In April 2003, the Coalition Provisional Authority officially dissolved the Iraqi military and Ministry of Defense. On August 7, 2003, the CPA established the New Iraqi Army as the first step toward the creation of the national self-defense force of post-Saddam Hussein Iraq. The CPA disbanded on June 28, 2004, transferring sovereign authority for governing Iraq to the Iraqi Interim Government (IIG). The U.S. Forces-Iraq Assistance and Training Assistance Mission (A&T) mans, trains, and equips Iraq's security forces. The Ministry of Interior, with the help of A&T, is training and equipping civilian police forces to establish security and stability. Initially under the command and control of the Multi-National Forces-Iraq (MNF-I) command, in 2006 police and Iraqi Army units began to transition to Iraqi control.

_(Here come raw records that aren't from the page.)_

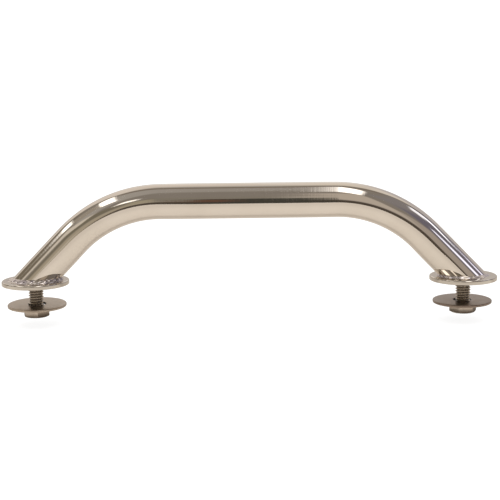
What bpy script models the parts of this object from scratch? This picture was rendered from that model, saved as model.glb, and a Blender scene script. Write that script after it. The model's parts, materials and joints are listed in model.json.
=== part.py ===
"""Boat grab rail: a bent stainless tube on two welded flanges, bolted through a deck from below.

Metres, +Z up. +X runs along the rail. The origin lies on the deck plane, which is the underside
of both flanges, midway between the two bolts.
"""
import math

import bmesh
import bpy
from mathutils import Matrix

OBJECT_NAME = "boat_grab_rail"
SIDES = {"left": -1, "right": 1}

# Clearance between pieces that touch on the real rail
FIT_GAP = 0.0003

# Rail tube: 3/4 inch, bent twice, mitred at both feet
TUBE_RADIUS = 0.009525
TUBE_WALL = 0.00125
BOLT_SPACING = 0.2312
RAIL_HEIGHT = 0.0443
LEG_ANGLE = math.radians(46)
BEND_RADIUS = 0.067
BEND_STEPS = 12
TUBE_SIDES = 28

# Flanges and the weld beads round the tube's feet
FLANGE_RADIUS = 0.01815
FLANGE_THICKNESS = 0.0024
FLANGE_TOP_ROUNDING = 0.0013
FLANGE_BOTTOM_ROUNDING = 0.0004
WELD_LEG = 0.0021
WELD_LIP = 0.0003
WELD_HEIGHT = 0.0019

# Threaded bushes inside the tube's feet
BUSH_RADIUS = 0.0052
BUSH_TOP = 0.0078
BUSH_BORE_RADIUS = 0.0043

# Bolts: 5/16 inch, 18 threads to the inch, 3/4 inch long under the head
BOLT_RADIUS = 0.0079375 / 2
THREAD_PITCH = 0.0254 / 18
THREAD_DEPTH = 0.00078
THREAD_FLANK_ANGLE = math.radians(30)
BOLT_LENGTH = 0.01905
BOLT_TIP_CHAMFER = 0.0008
HEX_ACROSS_FLATS = 0.0127
HEX_HEIGHT = 0.005
HEX_CHAMFER_ANGLE = math.radians(30)
HEX_TURN = {"left": math.radians(8.5), "right": math.radians(-23.7)}
THREAD_SEGMENTS = 16

# Backing washers: 5/16 inch fender washers lying on the bolt heads, a little off centre
WASHER_RADIUS = 0.0254 * 1.25 / 2
WASHER_HOLE_RADIUS = 0.009525 / 2
WASHER_THICKNESS = 0.0013
WASHER_INWARD_SHIFT = 0.0004
WASHER_TOP = {"left": -0.0109, "right": -0.01115}

ROUND_STEPS = 48
SMALL_ROUND_STEPS = 32

# Cutters reach this far past what they cut
FOOT_TRIM_DEPTH = 0.06
WELD_CORE_LENGTH = 0.04

# Worked-out heights
TUBE_FOOT_HEIGHT = FLANGE_THICKNESS + FIT_GAP
LEG_LEAN = 1 / math.tan(LEG_ANGLE)


def clear_scene():
    for scene_object in list(bpy.data.objects):
        bpy.data.objects.remove(scene_object, do_unlink=True)


def make_collection(name):
    collection = bpy.data.collections.new(name)
    bpy.context.scene.collection.children.link(collection)
    return collection


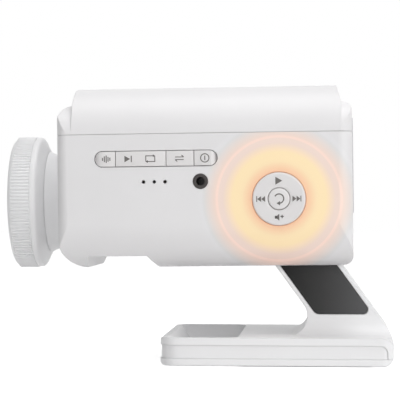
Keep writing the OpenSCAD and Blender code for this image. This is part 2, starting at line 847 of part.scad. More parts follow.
module optics_chassis() color(DARK) in_head() difference() {
    box([chassis_x, -22, head_z0 + wall], [chassis_x + chassis_t, 22, pinion_z + motor_r + 2]);
    disc_x(chassis_x - CUT, lamp_x + CUT, 0, lens_z, hub_r + running);
    disc_x(chassis_x - CUT, lamp_x + CUT, 0, pinion_z, 2.2);
}

// Gear outline: n teeth of module m with slack between mating flanks
module gear_outline(n, m) {
    r = n * m / 2;
    step = 360 / n;
    polygon([for (i = [0 : n - 1], k = [0 : 3])
        let (a = step * i + step * [-0.30, -0.10, 0.10, 0.30][k],
             q = [r - 1.15 * m, r + 0.85 * m, r + 0.85 * m, r - 1.15 * m][k])
        [q * cos(a), q * sin(a)]]);
}

module slide_carrier() color(SOFT_WHITE) in_head() difference() {
    union() {
        translate([carrier_x, 0, lens_z]) rotate([0, 90, 0]) linear_extrude(carrier_t)
            gear_outline(carrier_teeth, gear_m);
        disc_x(carrier_x, chassis_x + chassis_t, 0, lens_z, hub_r);
    }
    disc_x(carrier_x - CUT, carrier_x + 1.5, 0, lens_z, slide_r + running);
    disc_x(carrier_x - CUT, lamp_x + CUT, 0, lens_z, slide_r - 1.5);
}

module star_slide() color(DARK) in_head()
    disc_x(carrier_x + 0.5, carrier_x + 1.5, 0, lens_z, slide_r);

module motor_pinion() color(BRASS) in_head() {
    translate([carrier_x, 0, pinion_z]) rotate([0, 90, 0])
        rotate(pinion_phase) linear_extrude(carrier_t) gear_outline(pinion_teeth, gear_m);
    disc_x(carrier_x, lamp_x + 5, 0, pinion_z, 1);
}

module drive_motor() color(STEEL) in_head() difference() {
    union() {
        disc_x(lamp_x, lamp_x + 22, 0, pinion_z, motor_r);
        disc_x(chassis_x, lamp_x, 0, pinion_z, 2.15);
    }
    disc_x(chassis_x - CUT, lamp_x + 6, 0, pinion_z, 1 + running);
}

module lamp_tube() color(DARK) in_head() {
    tube_x(lamp_x + seat_gap, lamp_x + lamp_len, lamp_r, lamp_r - 1.8);
    tube_x(lamp_x + seat_gap, lamp_x + 1.6, hub_r + 3, lamp_r - 1.8);
}

module condenser_lens() color(GLASS) in_head()
    lens_body(lamp_x + 6, lamp_r - 1.8 - running, 22, 2);

module lamp_board() color(BOARD) in_head() {
    disc_x(lamp_x + lamp_len, sink_x, 0, lens_z, lamp_r);
    box([lamp_x + lamp_len - 1, -2, lens_z - 2], [lamp_x + lamp_len + 0.5, 2, lens_z + 2]);
}

module heat_sink() color(STEEL) in_head() difference() {
    box([sink_x, -15, lens_z - 15], [sink_x + sink_len, 15, lens_z + 15]);
    for (i = [0 : 4])
        box([sink_x + 4, -12.6 + i * 5.4, lens_z - 16], [sink_x + sink_len + CUT, -9 + i * 5.4, lens_z + 16]);
}

module battery_pack() color("#4d6f9c") in_head()
    box([lamp_x + 2, -21, head_z0 + wall], [slot_x0 - wall - 1, 21, head_z0 + wall + 9.5]);

module speaker() color(DARK) in_head() translate([head_x1 - wall - 0.1, 0, speaker_z]) rotate([0, -90, 0])
    rotate_extrude() polygon([[0, 5], [6, 5], [speaker_r - 3.5, 1], [speaker_r - 1, 0], [speaker_r + 1, 0],
        [speaker_r + 1, 1.6], [speaker_r - 2, 3], [11, 9], [11, 15], [0, 15]]);

module usb_socket() color(STEEL) in_head() difference() {
    box([head_x1 - wall - 6, usb_y - 4.5, speaker_z - 1.65],
        [head_x1 + 0.1, usb_y + 4.5, speaker_z + 1.65]);
    box([head_x1 - wall - 4, usb_y - 4.15, speaker_z - 1.3],
        [head_x1 + CUT, usb_y + 4.15, speaker_z + 1.3]);
}

// ---------- keys ----------

// One key cap of the strip, number i, with its lips behind the wall
module key_cap(i) {
    x0 = strip_x + key_edges[i] + (i > 0 ? key_gap / 2 : 0);
    x1 = strip_x + key_edges[i + 1] - (i < 3 ? key_gap / 2 : 0);
    along_y(key_front, key_back) intersection() {
        strip_outline(0);
        translate([x0, strip_z - strip_h]) square([x1 - x0, 2 * strip_h]);
    }
    r = strip_h / 2;
    lip0 = i > 0 ? x0 : x0 + r;
    lip1 = i < 3 ? x1 : x1 - r;
    box([lip0, inner_y + 0.45, strip_z - r - key_lip], [lip1, key_back, strip_z + r + key_lip]);
}

module source_key() color(SOFT_WHITE) in_head() key_cap(0);

module track_rocker() color(SOFT_WHITE) in_head() {
    key_cap(1);
    rocker_rib();
}

// Round rib behind the rocker, on which it swings
module rocker_rib() {
    translate([rocker_x, key_back, strip_z - 2.5]) cylinder(r = rib_r, h = 5);
}

module mode_key() color(SOFT_WHITE) in_head() key_cap(2);

module power_key() color(SOFT_WHITE) in_head() key_cap(3);

// Rubber sheet with a dome behind each key and a saddle behind the rocker
module keypad_mat() color(GREY) in_head() difference() {
    union() {
        box([strip_x + 2.4, board_y - 1, strip_z - 4], [strip_x + strip_len - 2.4, board_y, strip_z + 4]);
        for (x = dome_x) disc_y(x, strip_z, 1.8, key_back + key_travel + 0.1, board_y);
        box([rocker_x - 2, key_back + 0.55, strip_z - 2.5], [rocker_x + 2, board_y, strip_z + 2.5]);
    }
    translate([rocker_x, key_back, strip_z - 3]) cylinder(r = rib_r + running, h = 6);
}

module main_board() color(BOARD) in_head() {
    box([head_x0 + 14.5, board_y, strip_z - 5.5], [head_x0 + 73, board_y + board_t, strip_z + 8]);
    box([head_x0 + 30, board_y + board_t, strip_z - 4], [head_x0 + 38, board_y + board_t + 1.2, strip_z + 4]);
    box([head_x0 + 48, board_y + board_t, strip_z - 3], [head_x0 + 53, board_y + board_t + 1, strip_z + 2]);
}

// ---------- control pad ----------

module control_pad() color(SOFT_WHITE) in_head() difference() {
    union() {
        disc_y(pad_x, pad_z, pad_r, pad_front, pad_back);
        disc_y(pad_x, pad_z, pad_r + 1, inner_y + 0.6, pad_back);
        // Lugs that hold the gimbal's two side pivots
        for (s = [-1, 1])
            box([pad_x + s * 9.5 - 0.75, pad_back - 0.5, pad_z - 1.3],
                [pad_x + s * 9.5 + 0.75, pivot_y + 0.9, pad_z + 1.3]);
    }
    disc_y(pad_x, pad_z, button_r + key_gap, pad_front - CUT, pad_back + CUT);
    disc_x(pad_x - 11, pad_x + 11, pivot_y, pad_z, 0.5 + running);
}

module pad_gimbal() color(STEEL) in_head() {
    difference() {
        disc_y(pad_x, pad_z, 8.4, pivot_y - 0.5, pivot_y + 0.5);
        disc_y(pad_x, pad_z, 6.4, pivot_y - CUT, pivot_y + CUT);
    }
    for (s = [-1, 1]) {
        disc_x(pad_x + s * 9.2 - 1, pad_x + s * 9.2 + 1, pivot_y, pad_z, 0.5);
        translate([pad_x, pivot_y, pad_z + s * 9.3 - 1.1]) cylinder(r = 0.5, h = 2.2);
    }
}

module play_button() color(SOFT_WHITE) in_head() {
    disc_y(pad_x, pad_z, button_r, pad_front - 0.2, inner_y + 2.1);
    disc_y(pad_x, pad_z, button_r + 1, inner_y + 1.5, inner_y + 2.1);
    disc_y(pad_x, pad_z, 1.5, inner_y + 2, inner_y + 2.5);
}

module halo_diffuser() color(AMBER) in_head() difference() {
    disc_y(pad_x, pad_z, halo_out, inner_y + 1.7, halo_y - 0.9);
    disc_y(pad_x, pad_z, halo_in, inner_y, halo_y);
}

module halo_board() color(BOARD) in_head() difference() {
    union() {
        box([pad_x - 17, halo_y, pad_z - 16.5], [pad_x + 17, halo_y + board_t, pad_z + 16.5]);
        for (a = [0 : 30 : 330])
            translate([pad_x + 14.6 * cos(a), halo_y - 0.4, pad_z + 14.6 * sin(a)])
                rotate([0, -a, 0]) cube([2, 0.82, 2], center = true);
        // Two posts that hold the gimbal's upper and lower pivots, and the button's switch
        for (s = [-1, 1])
            box([pad_x - 1.3, pivot_y - 0.9, pad_z + s * 9.7 - 0.7],
                [pad_x + 1.3, halo_y + 0.1, pad_z + s * 9.7 + 0.7]);
        disc_y(pad_x, pad_z, 1.7, inner_y + 2.5 + button_travel + 0.1, halo_y + 0.1);
    }
    translate([pad_x, pivot_y, pad_z - 11]) cylinder(r = 0.5 + running, h = 22);
}

// ---------- sockets ----------

module audio_socket() color(DARK) in_head() difference() {
    union() {
        disc_y(jack_x, socket_z, jack_r, face_y - 0.1, inner_y + 1);
        disc_y(jack_x, socket_z, jack_r - 0.3, inner_y, face_y + jack_len);
    }
    disc_y(jack_x, socket_z, jack_bore_d / 2, face_y - CUT, face_y + jack_len - 1.5);
}

module microphone() color(STEEL) in_head()
    disc_y(mic_x, socket_z, 3, inner_y, inner_y + 2.4);

stand_frame();
base_cover();
ballast_plate();
rear_foot_pad();
front_feet();
arm_panel_front();
arm_panel_back();
base_screws();
hinge_pin();
hinge_washers();
hinge_cheeks();
hinge_clip();
lower_housing();
top_cover();
rear_panel();
housing_screws();
lens_barrel();
barrel_nut();
focus_ring();
lens_cell();
objective_lens();
rear_lens();
lens_retainer();
optics_chassis();
slide_carrier();
star_slide();
drive_motor();
motor_pinion();
lamp_tube();
condenser_lens();
lamp_board();
heat_sink();
main_board();
battery_pack();
speaker();
usb_socket();
source_key();
track_rocker();
mode_key();
power_key();
keypad_mat();
pad_gimbal();
control_pad();
play_button();
halo_diffuser();
halo_board();
audio_socket();
microphone();
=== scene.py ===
"""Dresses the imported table-top star projector: moulded plastic, keys and their marks, focus
ring, glowing halo, glossy inlays, lens glass and feet, on a plain pale stage."""

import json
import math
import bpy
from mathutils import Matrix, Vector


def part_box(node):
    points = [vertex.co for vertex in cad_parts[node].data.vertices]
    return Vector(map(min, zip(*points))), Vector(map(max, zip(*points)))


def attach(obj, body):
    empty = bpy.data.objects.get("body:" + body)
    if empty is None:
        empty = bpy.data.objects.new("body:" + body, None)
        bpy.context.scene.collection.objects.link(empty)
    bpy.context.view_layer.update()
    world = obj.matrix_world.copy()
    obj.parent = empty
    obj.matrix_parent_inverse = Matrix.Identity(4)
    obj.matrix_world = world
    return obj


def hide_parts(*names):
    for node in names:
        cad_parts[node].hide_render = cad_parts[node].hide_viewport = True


bl_info = {
    "name": "Star Projector Dressing",
    "version": (1, 0, 0),
    "blender": (4, 5, 0),
    "location": "View3D > Sidebar > Projector",
    "description": "Builds the visible pieces and finishes of a table-top star projector",
    "category": "Object",
}

import bpy
from mathutils import Matrix, Vector

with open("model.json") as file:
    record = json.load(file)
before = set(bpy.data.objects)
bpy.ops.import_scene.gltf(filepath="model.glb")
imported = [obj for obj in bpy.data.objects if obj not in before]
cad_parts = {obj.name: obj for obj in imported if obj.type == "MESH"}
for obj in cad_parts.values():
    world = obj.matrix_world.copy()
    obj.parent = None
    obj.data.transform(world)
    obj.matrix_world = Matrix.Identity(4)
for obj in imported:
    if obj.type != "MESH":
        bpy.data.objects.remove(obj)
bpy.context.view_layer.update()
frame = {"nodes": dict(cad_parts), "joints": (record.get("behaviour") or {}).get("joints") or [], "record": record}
NODES = frame["nodes"]
JOINTS = {j["name"]: j for j in frame["joints"]}
MM = 0.001


def joint_fact(name, *keys):
    """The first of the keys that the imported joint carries, as a vector."""
    return next(Vector(JOINTS[name][key]) for key in keys if JOINTS[name].get(key) is not None)


HINGE = joint_fact("head_tilt", "pos_m", "pos")
LENS_AXIS = joint_fact("focus_turn", "axis").normalized()
LEAN = math.atan2(LENS_AXIS.z, LENS_AXIS.x)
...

By November 2007, all of the original 10 Iraq Army divisions had completed the transfer to Iraq Ground Forces Command. The process of transferring provinces to Provincial Iraqi Control (PIC) began in July 2007, when Muthanna became the first province where Iraq Security Forces took the leading role of security in a province. By December 31, 2008 all provinces had transferred to PIC. U.S. forces remained in Iraq under a UN Security Council mandate until December 31, 2008, and under the bilateral Security Agreement thereafter, helping to provide security and to support the freely elected government. On June 31, 2009, , in accordance with the bilateral Security Agreement, U.S. forces withdrew from Iraqi cities, villages, and localities, in accordance with the Security Agreement. On August 31, 2010, President Barack Obama announced the end of major combat operations, the completion of the withdrawal of all U.S. combat brigades, and the transition of the role of the remaining U.S. military force of 50,000 troops to advising and assisting Iraqi security forces. By December 31, 2011, all U.S. military forces will withdraw from the country.
Despite great improvements in 2010, Iraq can be a dangerous place. Violence against both foreigners and Iraqis persists, and the threat of attacks against U.S. citizens and facilities remains high. In addition, roads and other public areas continue to be dangerous for Iraqi or foreign travelers. Law enforcement is strengthening as new Iraqi police units continue to be trained and deployed. Attacks against military and civilian targets throughout Iraq continue, including indirect fire attacks in the International Zone. In addition, planned and random killings have occurred, as well as extortions and kidnappings. U.S. citizens and other foreigners, as well as Iraqi officials and citizens, have been targeted by insurgent groups and opportunistic criminals for kidnapping and murder.